– Пока ещё да, – и присела на диван, в ногах Цецилии.
Неприятная для обеих, тем не менее привычная процедура висела в списке дел. Спасение (даже не утопающих) утопленников. Мать вздохнула.
– Я хочу, чтобы ты его навестила.
Продолжение осталось во рту: «Смотайся в Пушкин после ночи на каблуках. Благо, недалеко».
– Фотоотчёт нужен? – Язва в голосе. Язва в голове. В адрес ситуации, а не человека рядом.
– Нет, – поколебавшись, Лия решила воспринять буквально. Подтянула к себе ноги, уселась по-турецки. Во всей её фигуре была какая-то незаконченность, недопроявленность. – Я заглянула вчера. Под ним… извивалась девочка. Она была спиной, на четвереньках, меня не увидела, и я – только её волосы, да, черные волосы. В комнате чёрт пойми что, запах просто невыносимый. На полу мусор, в кухне что-то варится. Они явно кололись. Он… – смесь смущения и растерянности, – он даже не остановился, Юш. Он даже не вышел из неё, когда я зашла в комнату. Показал мне на дверь и улыбнулся. Жутко улыбнулся. Как будто в отместку за что-то, только я не понимаю, за что… Сношаться при матери, живой, это же надо! – она зажала рот рукавом, вспоминая. – Чем я его задела? Что сделала не так? Мы любили его. Даже ты. Насколько ты вообще способна любить кого-то.
Юна подумала: «Странно, что он ещё что-то может». Потом уточнила:
– И ты ушла?
– Ушла. А что мне было делать? Сменит замок, и всё, не попасть.
– Может, хватит уже "попадать"? Большим мальчикам это не нравится. Ты открываешь своим ключом. Нарушаешь личное пространство. И удивляешься, что оно оказалось слишком личным?
– А как ещё с ним быть? Он на особом счету. При всей анонимности лечения и так далее, он уже не восстановится в университете, не сможет выполнять даже простую работу. Мне объясняли: внимание не держится. Ему не к кому обратиться, кроме нас, а нас он, похоже, ненавидит. Как прикажешь с ним поступить? Запереть? В окно полезет. Начнёт кричать, захочется дозы, соседи вынесут дверь. Огласка в таких делах…
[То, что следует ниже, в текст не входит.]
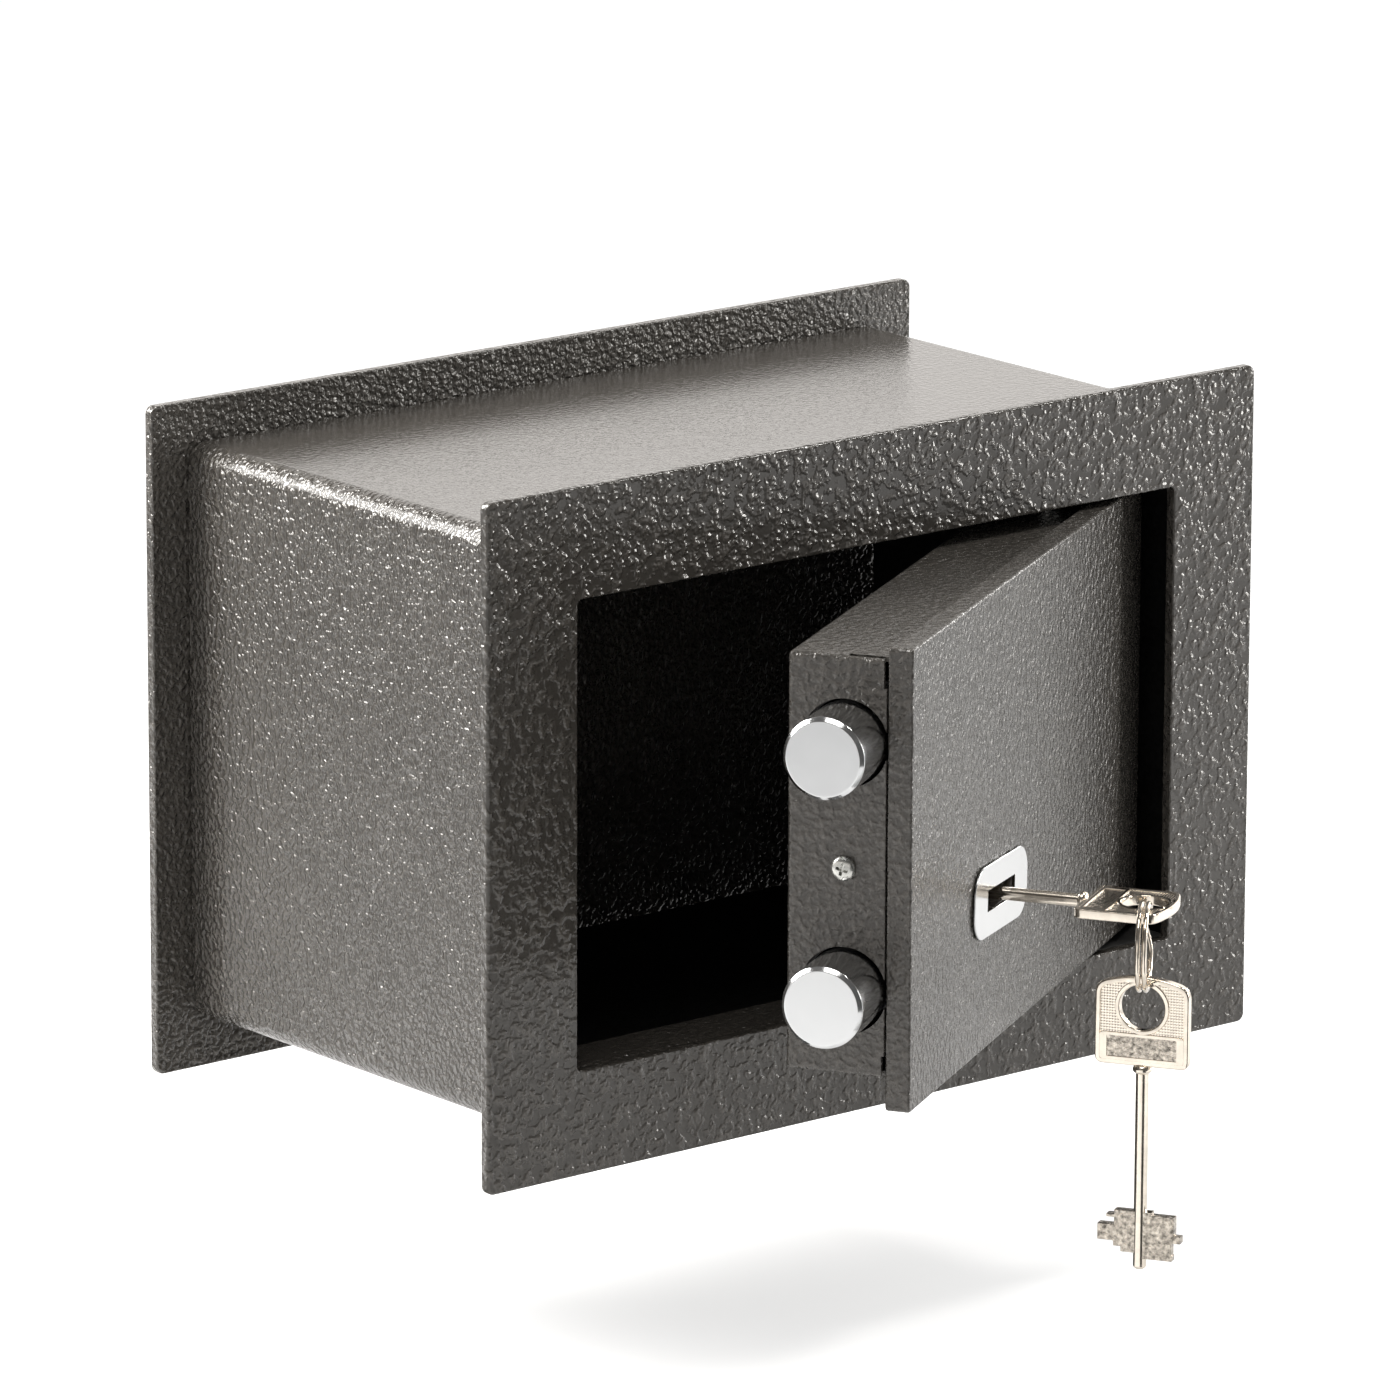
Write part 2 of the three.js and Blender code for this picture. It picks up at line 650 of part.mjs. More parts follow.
const screwHead = lidBack + seamGap;
lockScrewPlaces.forEach(([x, z], index) => place(leaf, `lock_screw_${index + 1}`, alongY(turned([
  [0, screwTip], [lockScrewRadius, screwTip], [lockScrewRadius, screwHead], [lockScrewHeadRadius, screwHead],
  [lockScrewHeadRadius, screwHead + lockScrewHeadHeight], [0, screwHead + lockScrewHeadHeight]],
smallSteps), x, z), zincSteel));

// Curtain: a disc with a barrel round the key's bit, both slotted for the key

const curtainSlotHalf = bitThickness / 2 + curtainSlotClearance;
const barrelBack = lockRim - barrelEndGap;
place(leaf, 'curtain', cut(
  alongY(turned([
    [0, doorRear + seamGap], [journalRadius, doorRear + seamGap], [journalRadius, curtainFront],
    [curtainRadius, curtainFront], [curtainRadius, curtainBack], [barrelRadius, curtainBack],
    [barrelRadius, barrelBack], [0, barrelBack]], 40), keyX, keyZ),
  box(slotX0, slotX1, doorRear - overrun, barrelBack + overrun, keyZ - curtainSlotHalf, keyZ + curtainSlotHalf),
  alongY(rod(shankRadius + curtainShankClearance, doorRear - overrun, barrelBack + overrun, smallSteps),
    keyX, keyZ)), brass);

// Lock bolt: a plate over the key's barrel, with a tongue to the bar and a stump for the levers' gates

const plateX0 = lockInsideX0 + lockBoltInset;
const plateX1 = keyX + lockBoltReach;
const lockBoltOutline = vectorShape([
  [barX0, tongueZ0], [plateX0, tongueZ0], [plateX0, keyZ + keySlotHalfHeight],
  [plateX1, keyZ + keySlotHalfHeight], [plateX1, keyZ + lockBoltUpperReach],
  [plateX0, keyZ + lockBoltUpperReach], [plateX0, tongueZ1], [barX0, tongueZ1]]);
place(leaf, 'lock_bolt', join(
  upright(lockBoltOutline, lockBoltFront, lockBoltBack),
  box(stumpX0, stumpX0 + stumpSize, lockBoltBack - joinOverlap, lockBoltBack + stumpReach,
    stumpZ0, stumpZ0 + stumpSize)), brass);

// Levers on their post, with a gate for the stump and a belly for the key

const leverX0 = keyX - leverFreeReach;
const gateX1 = leverX0 + gateLength;
const gateZ0 = stumpZ0 - gateClearance;
const gateZ1 = stumpZ0 + stumpSize + gateClearance;
const leverZ1 = keyZ + leverUpperReach;
const leverZ0 = keyZ - leverLowerReach;

function leverOutline() {
  const shape = new THREE.Shape();
  shape.moveTo(leverX0, leverZ0);
  shape.lineTo(keyX + leverHeel, leverZ0);
  shape.lineTo(postX, keyZ - leverEndRadius);
  shape.absarc(postX, keyZ, leverEndRadius, -Math.PI / 2, Math.PI / 4);
  shape.lineTo(keyX + leverShoulder, leverZ1);
  shape.lineTo(leverX0, leverZ1);
  shape.lineTo(leverX0, gateZ1);
  shape.lineTo(gateX1, gateZ1);
  shape.lineTo(gateX1, gateZ0);
  shape.lineTo(leverX0, gateZ0);
  shape.holes.push(circlePath(keyX, keyZ, bellyRadius), circlePath(postX, keyZ, postRadius + seamGap));
  return shape;
}
for (let index = 0; index < leverCount; index += 1) {
  const front = leverFront + index * leverPitch;
  place(leaf, `lever_${index + 1}`, upright(leverOutline(), front, front + leverThickness, 0, 10), brass);
}

place(leaf, 'lever_post', alongY(rod(postRadius, lockFloor + seamGap, lockRim, smallSteps), postX, keyZ), satinSteel);
place(leaf, 'lever_stop', alongY(rod(stopRadius, lockFloor + seamGap, lockRim, smallSteps),
  keyX - stopAcross, leverZ0 - seamGap - stopRadius), satinSteel);

const springX1 = keyX + springRoot;
const springX0 = springX1 - springReach;
const springZ0 = leverZ1 + seamGap;
const springZ1 = lockInsideZ1 - springTipGap;

function springOutline() {
  const shape = new THREE.Shape();
  shape.moveTo(springX1, springZ0);
  shape.lineTo(springX1, springZ0 + springThickness);
  shape.lineTo(springX1 - springFoot, springZ0 + springThickness);
  shape.quadraticCurveTo(springX0 + springFoot, springZ0 + springThickness, springX0, springZ1);
  shape.lineTo(springX0 - springThickness, springZ1);
  shape.quadraticCurveTo(springX0 + springFoot - springThickness, springZ0, springX1 - springFoot, springZ0);
  return shape;
}
for (let index = 0; index < leverCount; index += 1) {
  const front = leverFront + index * leverPitch + (leverThickness - springWidth) / 2;
  place(leaf, `lever_spring_${index + 1}`, upright(springOutline(), front, front + springWidth), satinSteel);
}

// Key, drawn upright with its bow on top: the origin is the middle of the bow's hole

const bowTop = bowHoleFromTop;
const bowBase = bowTop - bowLength;
const keyTip = bowTop - keyLength;
const bitBase = keyTip + bitFromTip;
const bitTop = bitBase + bitLength;

function bowOutline(inset, PathClass = THREE.Shape) {
  const half = bowWidth / 2 - inset;
  const base = bowBase + inset;
  const top = bowTop - inset;
  const corner = bowCornerRadius;
  const shoulder = bowShoulderRadius;
  const shoulderZ = top - bowArchRise;
  const path = new PathClass();
  path.moveTo(-half + corner, base);
  path.lineTo(half - corner, base);
  path.quadraticCurveTo(half, base, half, base + corner);
  path.lineTo(half, shoulderZ - shoulder);
  path.quadraticCurveTo(half, shoulderZ, half - shoulder, shoulderZ + shoulder / 3);
  path.quadraticCurveTo(0, top * 2 - shoulderZ - shoulder / 3, -half + shoulder, shoulderZ + shoulder / 3);
  path.quadraticCurveTo(-half, shoulderZ, -half, shoulderZ - shoulder);
  path.lineTo(-half, base + corner);
  path.quadraticCurveTo(-half, base, -half + corner, base);
  return path;
}

function bitOutline(side, shares) {
  const points = [[-side * shankRadius / 2, bitTop]];
  let from = 0;
  for (const [to, out] of shares) {
    points.push([side * bitHalfWidth * out, bitTop - bitLength * from]);
    points.push([side * bitHalfWidth * out, bitTop - bitLength * to]);
    from = to;
  }
  points.push([-side * shankRadius / 2, bitTop - bitLength * from]);
  return vectorShape(side > 0 ? points.reverse() : points);
}

function keyGeometry() {
  const bowHalf = bowThickness / 2;
  const bitHalf = bitThickness / 2;
  const bow = bowOutline(0);
  bow.holes.push(circlePath(0, 0, bowHoleRadius));
  const panelZ0 = bowBase + panelFromBase;
  const panelZ1 = panelZ0 + panelHeight;
  const field = ([y0, y1]) => cut(upright(bowOutline(bowRim), y0, y1),
    alongY(rod(bowHoleRadius + bowHoleRim, y0 - overrun, y1 + overrun), 0, 0),
    box(-panelWidth / 2, panelWidth / 2, y0 - overrun, y1 + overrun, panelZ0, panelZ1));
  const panel = ([y0, y1]) => box(-panelWidth / 2 + panelFrame, panelWidth / 2 - panelFrame, y0, y1,
    panelZ0 + panelFrame, panelZ1 - panelFrame);
  const recesses = [[-bowHalf - overrun, -bowHalf + fieldDepth], [bowHalf - fieldDepth, bowHalf + overrun]]
    .flatMap((span) => [field(span), panel(span)]);
  const stem = turned([
    [0, keyTip], [shankRadius - tipChamfer, keyTip], [shankRadius, keyTip + tipChamfer],
    [shankRadius, bowBase - collarLength], [collarRadius - collarRounding, bowBase - collarLength],
    [collarRadius, bowBase - collarLength + collarRounding], [collarRadius, bowBase - collarRounding],
    [collarRadius - collarRounding, bowBase + joinOverlap], [0, bowBase + joinOverlap]], smallSteps);
  const bits = [[1, roomSideBitShares], [-1, doorSideBitShares]]
    .map(([side, shares]) => upright(bitOutline(side, shares), -bitHalf, bitHalf));
  return join(cut(upright(bow, -bowHalf, bowHalf, 0, 8), ...recesses), stem.rotateX(Math.PI / 2), ...bits);
}

const key = place(leaf, 'key', keyGeometry(), nickel);
key.position.set(keyX, keyholeY, keyZ);
key.rotation.x = Math.PI / 2;

// Split ring: two turns of wire side by side, which change places in one jog

class SplitRing extends THREE.Curve {
  getPoint(share, target = new THREE.Vector3()) {
    const trim = THREE.MathUtils.degToRad(jogDegrees / 2 + jogEndDegrees);
    const angle = trim + share * (Math.PI * 4 - trim * 2);
    const jog = THREE.MathUtils.degToRad(jogDegrees);
    const across = THREE.MathUtils.smoothstep(angle, Math.PI * 2 - jog / 2, Math.PI * 2 + jog / 2);
    const radius = ringInnerRadius + ringWireRadius;
    return target.set(Math.cos(angle) * radius, (across - 1 / 2) * ringPitch, Math.sin(angle) * radius);
  }
}

const ringCurve = new SplitRing();
const ringSteps = ringStepsPerTurn * 2 - Math.round((jogDegrees + jogEndDegrees * 2) / 360 * ringStepsPerTurn);
const ringSection = new THREE.Shape(Array.from({ length: ringSides }, (unused, index) => {
  const angle = index / ringSides * Math.PI * 2;
  return new THREE.Vector2(Math.cos(angle) * ringWireRadius, Math.sin(angle) * ringWireRadius);
}));
const ringGeometry = new THREE.ExtrudeGeometry(ringSection, {
  steps: ringSteps, extrudePath: ringCurve, bevelEnabled: false,
});

function leastRingGap() {
  const points = ringCurve.getPoints(ringSteps * 4);
  const apart = ringStepsPerTurn * 2;
  let least = Infinity;
  for (let first = 0; first < points.length; first += 1) {
    for (let second = first + apart; second < points.length; second += 1) {
      least = Math.min(least, points[first].distanceTo(points[second]) - ringWireRadius * 2);
    }
  }
  return least;
}
const ringGap = leastRingGap();
console.log(`split ring: least gap to itself ${ringGap.toFixed(3)} mm, wanted over ${ringLeastGap} mm`);

const rimTop = bowThickness / 2;
const rimHalf = bowWidth / 2 - ringRimOffset;
const ringDrop = Math.sqrt(ringInnerRadius ** 2 - rimHalf ** 2) - rimTop - ringSeat;
const ring = place(leaf, 'split_ring', ringGeometry, nickel);
ring.position.set(keyX - ringRimOffset, keyholeY - ringTowardsTop, keyZ - ringDrop);
ring.rotation.set(0, 0, THREE.MathUtils.degToRad(ringTurnDegrees));

const ringBottom = keyZ - ringDrop - ringInnerRadius - ringWireRadius;
const spare = place(leaf, 'spare_key', key.geometry, nickel);
spare.position.set(keyX - ringRimOffset, keyholeY - ringTowardsTop, ringBottom - spareHang);
spare.rotation.z = -Math.PI / 2;

export default safe;
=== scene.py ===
"""The finished look of a small wall safe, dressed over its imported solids. Lengths are in metres."""

import json
import math

import bmesh
import bpy
import numpy as np
from bpy.props import FloatProperty, FloatVectorProperty, IntProperty, PointerProperty
from mathutils import Matrix, Vector


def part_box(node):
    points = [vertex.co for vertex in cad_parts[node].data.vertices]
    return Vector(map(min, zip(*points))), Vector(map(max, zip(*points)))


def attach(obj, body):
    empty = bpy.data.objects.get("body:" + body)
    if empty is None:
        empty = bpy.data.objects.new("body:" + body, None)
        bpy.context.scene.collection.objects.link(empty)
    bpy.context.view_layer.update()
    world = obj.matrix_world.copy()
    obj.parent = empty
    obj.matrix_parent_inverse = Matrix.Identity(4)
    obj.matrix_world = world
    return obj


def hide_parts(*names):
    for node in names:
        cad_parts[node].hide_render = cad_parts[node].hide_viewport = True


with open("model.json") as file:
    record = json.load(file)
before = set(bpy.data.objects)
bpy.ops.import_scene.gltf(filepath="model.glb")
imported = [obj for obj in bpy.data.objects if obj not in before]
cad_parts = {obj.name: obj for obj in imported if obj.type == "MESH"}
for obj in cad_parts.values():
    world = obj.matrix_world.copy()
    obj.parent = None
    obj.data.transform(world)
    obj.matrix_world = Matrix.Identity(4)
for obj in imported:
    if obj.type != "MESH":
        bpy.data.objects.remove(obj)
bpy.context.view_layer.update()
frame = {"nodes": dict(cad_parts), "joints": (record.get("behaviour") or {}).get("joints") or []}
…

– Да, да. Когда он, даже пакет не завязав, мусор со шприцами выносил из окошка, это было совершенно незаметно. На площадку. Под домом.
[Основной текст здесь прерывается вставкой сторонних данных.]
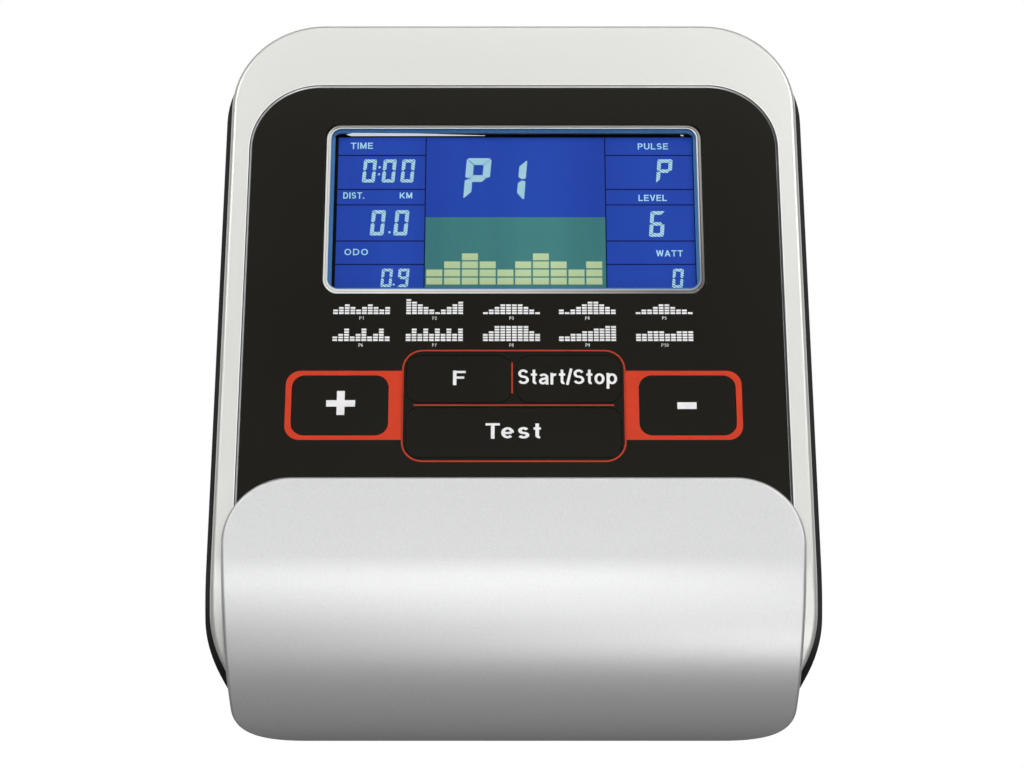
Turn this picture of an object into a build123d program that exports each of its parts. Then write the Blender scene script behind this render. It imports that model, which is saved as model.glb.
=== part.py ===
from build123d import *
import os

os.makedirs("parts", exist_ok=True)

# Training computer of an elliptical trainer: a display head with a rolled lower edge
# that bolts to the bracket on the mast.  All sizes are in millimetres.
#
# Frame: X runs to the user's right, Y away from the user and Z up along the face.
# The origin is the centre of the bracket bolt pattern, on the pad at the back.
# "Depth" is measured from the flat front face towards the back.

# ------------------------------------------------------------------ driving sizes
# Display window, from which the width of the console is built up
lens_width = 156.5
lens_height = 76.0
lens_corner = 5.0
lens_thickness = 1.7
lens_bevel = 0.9              # drop of the bevel round the lens
lens_bevel_width = 2.2
ledge_width = 3.0            # how far the deck reaches in under the lens
ledge_thickness = 0.8
tape_thickness = 0.2

# Face, stacked from the top edge of the roll cover upwards
cover_top = 18.0             # top edge of the roll cover above the bracket centre
keys_above_cover = 9.3       # lowest key above the cover
icon_band = 27.1             # upper keys to the lens, where the programs are printed
fascia_top_margin = 17.2     # lens to the top of the fascia film
fascia_side_margin = 30.65   # lens to the side of the fascia film
fascia_corner = 28.0
fascia_under_cover = 18.0    # how far the film runs down under the roll cover
top_band = 29.7              # housing left bare above the film
side_band = 9.1              # housing left bare beside the film

# Keys
adjust_key_width = 38.3      # plus and minus
adjust_key_height = 24.9
centre_key_width = 85.6      # the whole centre block
upper_key_height = 19.9
lower_key_height = 20.7
key_web = 2.4                # deck left between the centre keys
key_bar = 7.4                # centre block to the plus and minus keys
adjust_key_rise = 21.85      # lowest key's bottom to the middle of plus and minus
key_corner = 5.0
key_gap = 0.25               # clearance round each key
key_wall = 1.2
key_flange = 0.6             # how far the flange reaches behind the deck
key_flange_thickness = 1.0
key_stem_diameter = 5.0
key_rest_gap = 0.1           # flange to deck when the key is up
key_travel = 0.5
well_wall = 1.2
well_height = 2.6

# Housing
console_depth = 70.0         # front face to bracket pad
top_depth = 36.0             # depth at the top edge
face_corner = 38.0
lower_corner = 38.0
lower_corner_drop = 2.0      # the lower corners run out this far below the roll
roll_drop = 15.0             # roll axis below the bracket centre
heel_radius = 12.0           # where the bottom turns up into the back
slope_start = 60.0           # height at which the back starts to lean forward
slope_blend = 120.0
front_wall = 3.0
rear_wall = 2.5
band_depth = 10.0            # depth of the front housing behind the face and the roll
rear_step = 3.0              # how far the rear housing stands out beside the front one
rim_width = 8.0              # rim of the rear housing, on which the front housing seats
rim_thickness = 2.0
face_edge_round = 2.0
rim_edge_round = 0.5
back_edge_round = 5.0

# Fascia
recess_depth = 1.0
recess_bevel = 0.8
film_thickness = 0.5
film_gap = 0.25
window_gap = 0.2

# Roll cover
cover_inset = 4.4            # front housing left bare beside the cover
cover_proud = 4.0
cover_lean = 2.6             # how far each side leans in from the roll axis to the bottom
cover_wall = 2.5
cover_corner = 26.5
cover_edge_round = 1.4
skirt_depth = 12.0           # reach of the cover's side walls behind the roll
cover_boss_diameter = 7.0
cover_boss_gap = 0.2
cover_boss_short = 0.4       # boss ends this far before the inner face of the housing
cover_screw_drop = 7.0       # cover screws above the roll axis
cover_screw_inner = 30.0
cover_screw_edge = 18.0      # outer cover screws from the cover's side

# Display module
lcd_depth = 5.0              # face to the front glass
lcd_border_x = 4.25          # lens edge to the picture, sideways
lcd_border_z = 3.6
lcd_seal_x = 3.0             # picture to the edge of the glass, sideways
lcd_seal_z = 5.6
lcd_ledge = 4.0              # contact ledge that the rear glass leaves bare
lcd_glass_thickness = 1.1
lcd_frame_wall = 3.8
lcd_frame_gap = 0.2
gasket_inset = 0.5           # gasket back from the aperture and from the glass edge
guide_side = 4.0             # light guide back from the edge of the glass
guide_gap = 0.2
guide_thickness = 3.0
reflector_thickness = 0.3
zebra_width = 2.0
led_width = 1.6
led_height = 3.0
led_tall = 3.2
led_count = 5
led_pitch = 13.0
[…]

– Окна занавесил, – продолжала Цецилия, не слыша её. – Мрак кромешный. Одна настольная лампа горит. Может, я, конечно, в такой момент пришла… Не могу я его оставить. Что бы ни вытворял… Раньше же был такой хороший ребёнок! Умный, талантливый. Вон, музыкой занимался, рисовал красиво… А теперь что-то в нём как будто сломалось. Какой-то маленький винтик. И всё. Был у нас Герман, и не стало Германа.
– Живых не хоронят, – возразила Юна.
– И всего двадцать лет.
– Двадцать один.
– Неважно. Не жил-то толком. Сам себя хоронит, вот оно что. И мне что делать? Смотреть? Молча? Отвернуться и молчать? Я не лучшая мать. Но я не смогу. – Неуверенно улыбнулась. – Ты, наверно, думаешь: опять она ноет…
– Ничего я не думаю.
– …ноет и ничего не делает. Это ты у нас делатель. Я даже трудоустроиться уже не в состоянии, чтобы себя занять. Сижу, вяжу, шью, а мысли – там, с ним… Не переключиться. Работодателям нужны молодые, здоровые. Вроде тебя.
Юна усмехнулась. В её рюкзаке лежали ампулы с анальгетиком. Ей захотелось пошутить про заколотую щиколотку. Про доктора Хауса и зависимость от обезболивающих. За забор зубов, в речь, смех не вышел.